Each line of the material must be returned exactly.

• _Given data_
◆ ◆ ◆
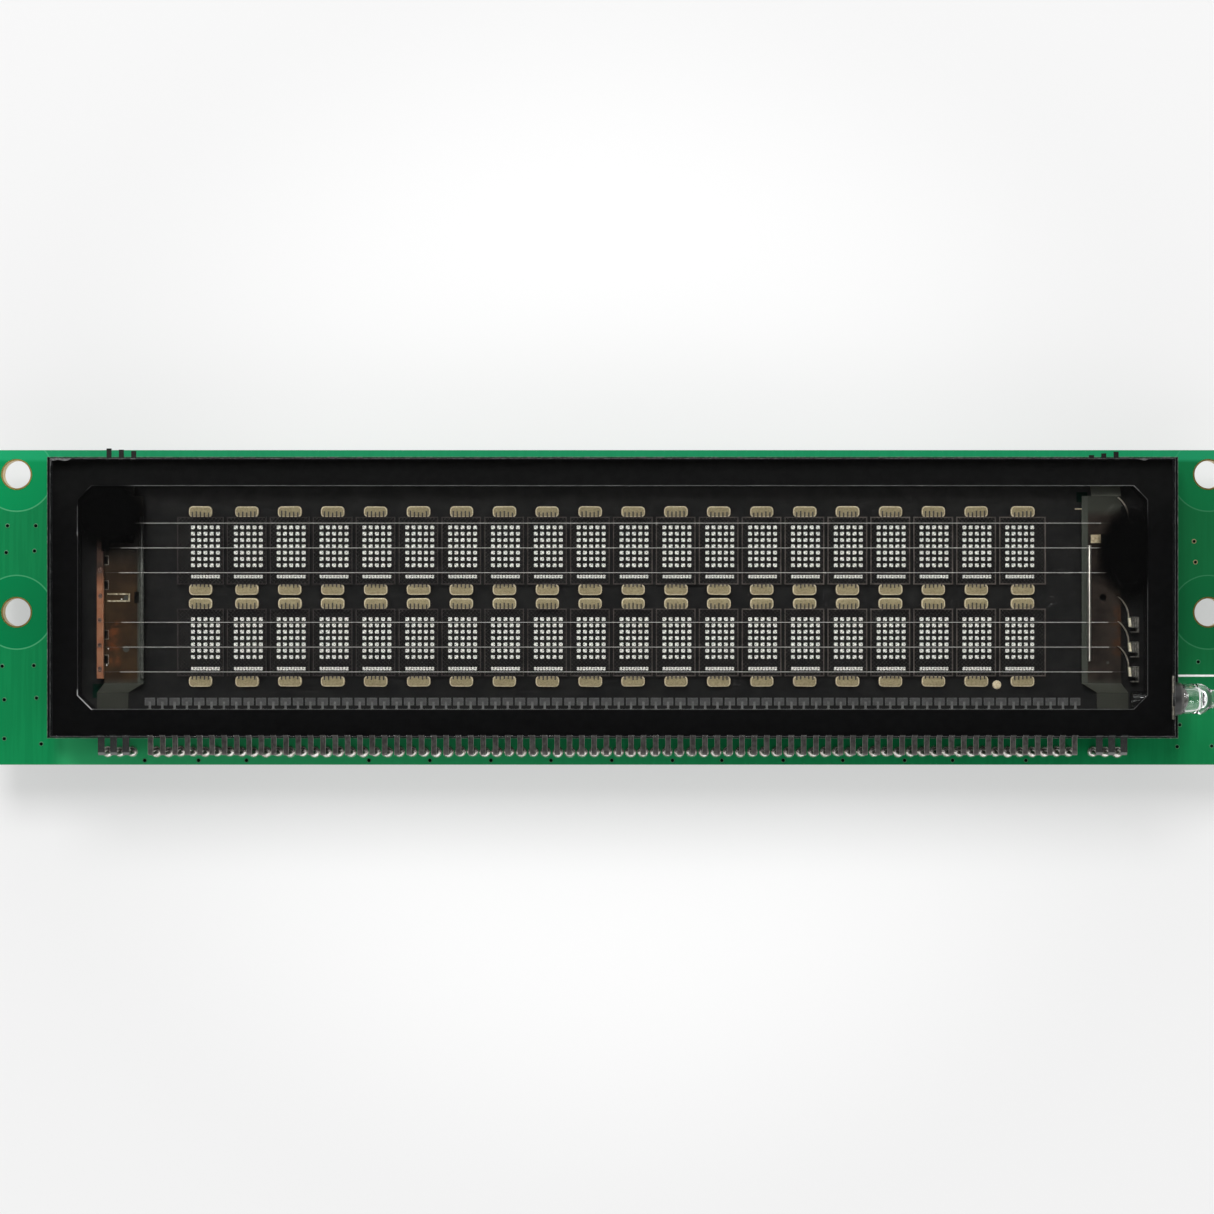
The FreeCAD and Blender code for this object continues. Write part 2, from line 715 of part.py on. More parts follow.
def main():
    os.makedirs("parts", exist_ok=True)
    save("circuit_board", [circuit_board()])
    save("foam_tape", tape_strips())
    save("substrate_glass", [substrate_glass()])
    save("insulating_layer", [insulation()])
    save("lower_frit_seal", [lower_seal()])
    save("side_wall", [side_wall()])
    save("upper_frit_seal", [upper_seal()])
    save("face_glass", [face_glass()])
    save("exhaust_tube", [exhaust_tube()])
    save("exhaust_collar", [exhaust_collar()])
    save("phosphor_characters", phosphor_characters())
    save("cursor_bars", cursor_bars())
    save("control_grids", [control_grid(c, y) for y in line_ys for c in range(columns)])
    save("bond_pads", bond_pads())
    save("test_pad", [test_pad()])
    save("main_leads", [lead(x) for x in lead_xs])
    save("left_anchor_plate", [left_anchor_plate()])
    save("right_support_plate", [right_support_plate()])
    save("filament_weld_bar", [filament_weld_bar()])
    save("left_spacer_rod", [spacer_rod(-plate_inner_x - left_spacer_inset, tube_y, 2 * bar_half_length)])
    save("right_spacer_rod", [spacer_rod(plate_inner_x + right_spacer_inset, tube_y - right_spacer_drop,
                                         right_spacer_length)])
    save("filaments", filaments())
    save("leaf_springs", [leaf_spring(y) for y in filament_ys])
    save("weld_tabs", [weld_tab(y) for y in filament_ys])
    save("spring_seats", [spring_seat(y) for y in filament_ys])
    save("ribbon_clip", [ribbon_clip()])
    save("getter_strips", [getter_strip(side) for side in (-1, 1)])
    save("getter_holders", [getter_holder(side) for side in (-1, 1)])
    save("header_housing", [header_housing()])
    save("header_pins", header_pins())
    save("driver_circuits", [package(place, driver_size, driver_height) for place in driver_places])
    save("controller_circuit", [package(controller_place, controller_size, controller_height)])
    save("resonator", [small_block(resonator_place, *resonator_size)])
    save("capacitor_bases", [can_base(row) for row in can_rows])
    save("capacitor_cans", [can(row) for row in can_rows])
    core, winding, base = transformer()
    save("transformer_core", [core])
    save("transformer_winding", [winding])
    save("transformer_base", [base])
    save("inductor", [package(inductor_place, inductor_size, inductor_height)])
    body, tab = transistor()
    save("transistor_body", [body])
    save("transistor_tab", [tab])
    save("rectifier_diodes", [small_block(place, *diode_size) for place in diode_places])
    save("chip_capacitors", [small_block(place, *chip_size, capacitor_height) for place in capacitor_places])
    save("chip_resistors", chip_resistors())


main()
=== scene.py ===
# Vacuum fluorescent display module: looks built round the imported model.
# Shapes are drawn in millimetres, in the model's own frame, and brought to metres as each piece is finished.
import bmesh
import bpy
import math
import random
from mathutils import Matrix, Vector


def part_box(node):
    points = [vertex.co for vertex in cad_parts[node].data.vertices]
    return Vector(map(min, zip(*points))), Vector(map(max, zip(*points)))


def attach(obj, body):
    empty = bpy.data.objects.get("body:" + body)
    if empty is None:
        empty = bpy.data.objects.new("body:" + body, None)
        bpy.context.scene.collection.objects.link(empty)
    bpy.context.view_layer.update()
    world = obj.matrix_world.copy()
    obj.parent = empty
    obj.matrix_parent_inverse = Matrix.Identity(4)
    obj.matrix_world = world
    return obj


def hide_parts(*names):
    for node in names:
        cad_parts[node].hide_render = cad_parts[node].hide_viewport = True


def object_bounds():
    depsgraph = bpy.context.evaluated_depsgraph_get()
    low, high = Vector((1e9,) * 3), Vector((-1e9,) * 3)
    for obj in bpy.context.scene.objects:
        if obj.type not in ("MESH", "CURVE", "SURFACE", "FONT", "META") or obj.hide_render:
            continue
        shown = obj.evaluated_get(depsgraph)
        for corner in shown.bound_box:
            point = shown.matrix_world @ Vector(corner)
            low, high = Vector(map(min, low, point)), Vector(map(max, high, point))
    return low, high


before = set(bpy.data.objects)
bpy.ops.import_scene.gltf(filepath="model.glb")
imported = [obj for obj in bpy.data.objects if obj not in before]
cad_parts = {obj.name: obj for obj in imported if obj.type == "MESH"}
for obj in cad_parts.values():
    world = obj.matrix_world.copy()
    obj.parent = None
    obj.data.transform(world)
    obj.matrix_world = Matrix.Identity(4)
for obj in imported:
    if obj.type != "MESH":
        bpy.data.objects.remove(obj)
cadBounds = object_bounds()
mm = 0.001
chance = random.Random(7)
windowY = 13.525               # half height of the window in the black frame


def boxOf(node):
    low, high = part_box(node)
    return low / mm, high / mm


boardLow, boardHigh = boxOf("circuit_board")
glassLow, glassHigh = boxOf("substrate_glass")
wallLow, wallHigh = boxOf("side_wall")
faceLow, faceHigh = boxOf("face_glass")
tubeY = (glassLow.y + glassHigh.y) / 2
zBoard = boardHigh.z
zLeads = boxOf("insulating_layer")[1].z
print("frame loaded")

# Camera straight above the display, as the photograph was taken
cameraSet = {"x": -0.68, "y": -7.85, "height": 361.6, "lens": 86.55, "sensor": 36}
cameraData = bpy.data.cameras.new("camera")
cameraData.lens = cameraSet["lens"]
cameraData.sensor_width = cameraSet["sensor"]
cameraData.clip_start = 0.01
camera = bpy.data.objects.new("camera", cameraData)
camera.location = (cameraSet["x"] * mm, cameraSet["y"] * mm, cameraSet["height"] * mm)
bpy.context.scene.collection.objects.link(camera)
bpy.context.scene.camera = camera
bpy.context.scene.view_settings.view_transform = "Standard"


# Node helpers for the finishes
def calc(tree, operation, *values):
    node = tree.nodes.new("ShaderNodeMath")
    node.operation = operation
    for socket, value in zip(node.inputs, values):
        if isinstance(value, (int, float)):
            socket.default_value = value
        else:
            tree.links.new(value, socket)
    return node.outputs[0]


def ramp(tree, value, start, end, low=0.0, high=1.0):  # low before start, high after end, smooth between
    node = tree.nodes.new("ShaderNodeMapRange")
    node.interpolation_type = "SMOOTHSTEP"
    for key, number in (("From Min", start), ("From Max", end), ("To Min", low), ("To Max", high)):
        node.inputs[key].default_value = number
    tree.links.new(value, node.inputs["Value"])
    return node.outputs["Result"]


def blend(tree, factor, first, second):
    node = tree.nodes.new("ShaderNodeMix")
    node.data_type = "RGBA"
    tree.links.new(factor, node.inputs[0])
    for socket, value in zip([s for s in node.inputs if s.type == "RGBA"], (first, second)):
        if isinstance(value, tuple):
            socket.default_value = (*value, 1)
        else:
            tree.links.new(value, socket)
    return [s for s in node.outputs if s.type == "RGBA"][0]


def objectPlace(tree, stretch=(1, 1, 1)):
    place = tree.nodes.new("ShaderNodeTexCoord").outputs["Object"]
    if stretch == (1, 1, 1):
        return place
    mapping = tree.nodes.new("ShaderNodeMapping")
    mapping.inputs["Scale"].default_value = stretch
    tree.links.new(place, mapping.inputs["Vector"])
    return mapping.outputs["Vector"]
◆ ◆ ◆
• _Answer below_
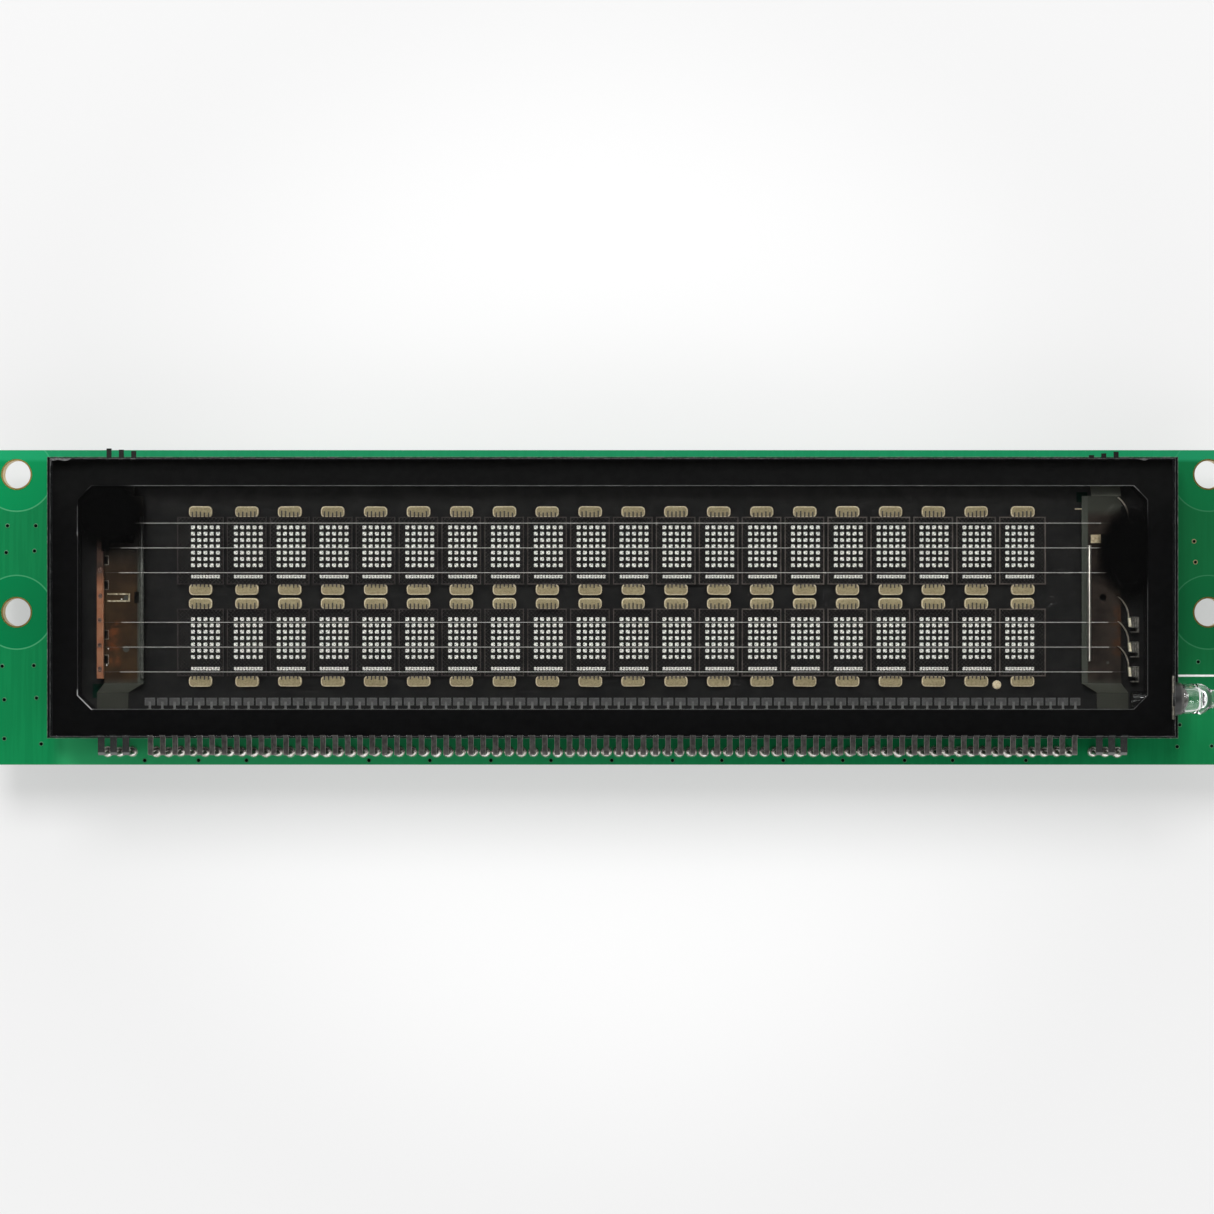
The FreeCAD and Blender code for this object continues. Write part 2, from line 715 of part.py on. More parts follow.
def main():
    os.makedirs("parts", exist_ok=True)
    save("circuit_board", [circuit_board()])
    save("foam_tape", tape_strips())
    save("substrate_glass", [substrate_glass()])
    save("insulating_layer", [insulation()])
    save("lower_frit_seal", [lower_seal()])
    save("side_wall", [side_wall()])
    save("upper_frit_seal", [upper_seal()])
    save("face_glass", [face_glass()])
    save("exhaust_tube", [exhaust_tube()])
    save("exhaust_collar", [exhaust_collar()])
    save("phosphor_characters", phosphor_characters())
    save("cursor_bars", cursor_bars())
    save("control_grids", [control_grid(c, y) for y in line_ys for c in range(columns)])
    save("bond_pads", bond_pads())
    save("test_pad", [test_pad()])
    save("main_leads", [lead(x) for x in lead_xs])
    save("left_anchor_plate", [left_anchor_plate()])
    save("right_support_plate", [right_support_plate()])
    save("filament_weld_bar", [filament_weld_bar()])
    save("left_spacer_rod", [spacer_rod(-plate_inner_x - left_spacer_inset, tube_y, 2 * bar_half_length)])
    save("right_spacer_rod", [spacer_rod(plate_inner_x + right_spacer_inset, tube_y - right_spacer_drop,
                                         right_spacer_length)])
    save("filaments", filaments())
    save("leaf_springs", [leaf_spring(y) for y in filament_ys])
    save("weld_tabs", [weld_tab(y) for y in filament_ys])
    save("spring_seats", [spring_seat(y) for y in filament_ys])
    save("ribbon_clip", [ribbon_clip()])
    save("getter_strips", [getter_strip(side) for side in (-1, 1)])
    save("getter_holders", [getter_holder(side) for side in (-1, 1)])
    save("header_housing", [header_housing()])
    save("header_pins", header_pins())
    save("driver_circuits", [package(place, driver_size, driver_height) for place in driver_places])
    save("controller_circuit", [package(controller_place, controller_size, controller_height)])
    save("resonator", [small_block(resonator_place, *resonator_size)])
    save("capacitor_bases", [can_base(row) for row in can_rows])
    save("capacitor_cans", [can(row) for row in can_rows])
    core, winding, base = transformer()
    save("transformer_core", [core])
    save("transformer_winding", [winding])
    save("transformer_base", [base])
    save("inductor", [package(inductor_place, inductor_size, inductor_height)])
    body, tab = transistor()
    save("transistor_body", [body])
    save("transistor_tab", [tab])
    save("rectifier_diodes", [small_block(place, *diode_size) for place in diode_places])
    save("chip_capacitors", [small_block(place, *chip_size, capacitor_height) for place in capacitor_places])
    save("chip_resistors", chip_resistors())


main()
=== scene.py ===
# Vacuum fluorescent display module: looks built round the imported model.
# Shapes are drawn in millimetres, in the model's own frame, and brought to metres as each piece is finished.
import bmesh
import bpy
import math
import random
from mathutils import Matrix, Vector


def part_box(node):
    points = [vertex.co for vertex in cad_parts[node].data.vertices]
    return Vector(map(min, zip(*points))), Vector(map(max, zip(*points)))


def attach(obj, body):
    empty = bpy.data.objects.get("body:" + body)
    if empty is None:
        empty = bpy.data.objects.new("body:" + body, None)
        bpy.context.scene.collection.objects.link(empty)
    bpy.context.view_layer.update()
    world = obj.matrix_world.copy()
    obj.parent = empty
    obj.matrix_parent_inverse = Matrix.Identity(4)
    obj.matrix_world = world
    return obj


def hide_parts(*names):
    for node in names:
        cad_parts[node].hide_render = cad_parts[node].hide_viewport = True


def object_bounds():
    depsgraph = bpy.context.evaluated_depsgraph_get()
    low, high = Vector((1e9,) * 3), Vector((-1e9,) * 3)
    for obj in bpy.context.scene.objects:
        if obj.type not in ("MESH", "CURVE", "SURFACE", "FONT", "META") or obj.hide_render:
            continue
        shown = obj.evaluated_get(depsgraph)
        for corner in shown.bound_box:
            point = shown.matrix_world @ Vector(corner)
            low, high = Vector(map(min, low, point)), Vector(map(max, high, point))
    return low, high


before = set(bpy.data.objects)
bpy.ops.import_scene.gltf(filepath="model.glb")
imported = [obj for obj in bpy.data.objects if obj not in before]
cad_parts = {obj.name: obj for obj in imported if obj.type == "MESH"}
for obj in cad_parts.values():
    world = obj.matrix_world.copy()
    obj.parent = None
    obj.data.transform(world)
    obj.matrix_world = Matrix.Identity(4)
for obj in imported:
    if obj.type != "MESH":
        bpy.data.objects.remove(obj)
cadBounds = object_bounds()
mm = 0.001
chance = random.Random(7)
windowY = 13.525               # half height of the window in the black frame


def boxOf(node):
    low, high = part_box(node)
    return low / mm, high / mm


boardLow, boardHigh = boxOf("circuit_board")
glassLow, glassHigh = boxOf("substrate_glass")
wallLow, wallHigh = boxOf("side_wall")
faceLow, faceHigh = boxOf("face_glass")
tubeY = (glassLow.y + glassHigh.y) / 2
zBoard = boardHigh.z
zLeads = boxOf("insulating_layer")[1].z
print("frame loaded")

# Camera straight above the display, as the photograph was taken
cameraSet = {"x": -0.68, "y": -7.85, "height": 361.6, "lens": 86.55, "sensor": 36}
cameraData = bpy.data.cameras.new("camera")
cameraData.lens = cameraSet["lens"]
cameraData.sensor_width = cameraSet["sensor"]
cameraData.clip_start = 0.01
camera = bpy.data.objects.new("camera", cameraData)
camera.location = (cameraSet["x"] * mm, cameraSet["y"] * mm, cameraSet["height"] * mm)
bpy.context.scene.collection.objects.link(camera)
bpy.context.scene.camera = camera
bpy.context.scene.view_settings.view_transform = "Standard"


# Node helpers for the finishes
def calc(tree, operation, *values):
    node = tree.nodes.new("ShaderNodeMath")
    node.operation = operation
    for socket, value in zip(node.inputs, values):
        if isinstance(value, (int, float)):
            socket.default_value = value
        else:
            tree.links.new(value, socket)
    return node.outputs[0]


def ramp(tree, value, start, end, low=0.0, high=1.0):  # low before start, high after end, smooth between
    node = tree.nodes.new("ShaderNodeMapRange")
    node.interpolation_type = "SMOOTHSTEP"
    for key, number in (("From Min", start), ("From Max", end), ("To Min", low), ("To Max", high)):
        node.inputs[key].default_value = number
    tree.links.new(value, node.inputs["Value"])
    return node.outputs["Result"]


def blend(tree, factor, first, second):
    node = tree.nodes.new("ShaderNodeMix")
    node.data_type = "RGBA"
    tree.links.new(factor, node.inputs[0])
    for socket, value in zip([s for s in node.inputs if s.type == "RGBA"], (first, second)):
        if isinstance(value, tuple):
            socket.default_value = (*value, 1)
        else:
            tree.links.new(value, socket)
    return [s for s in node.outputs if s.type == "RGBA"][0]


def objectPlace(tree, stretch=(1, 1, 1)):
    place = tree.nodes.new("ShaderNodeTexCoord").outputs["Object"]
    if stretch == (1, 1, 1):
        return place
    mapping = tree.nodes.new("ShaderNodeMapping")
    mapping.inputs["Scale"].default_value = stretch
    tree.links.new(place, mapping.inputs["Vector"])
    return mapping.outputs["Vector"]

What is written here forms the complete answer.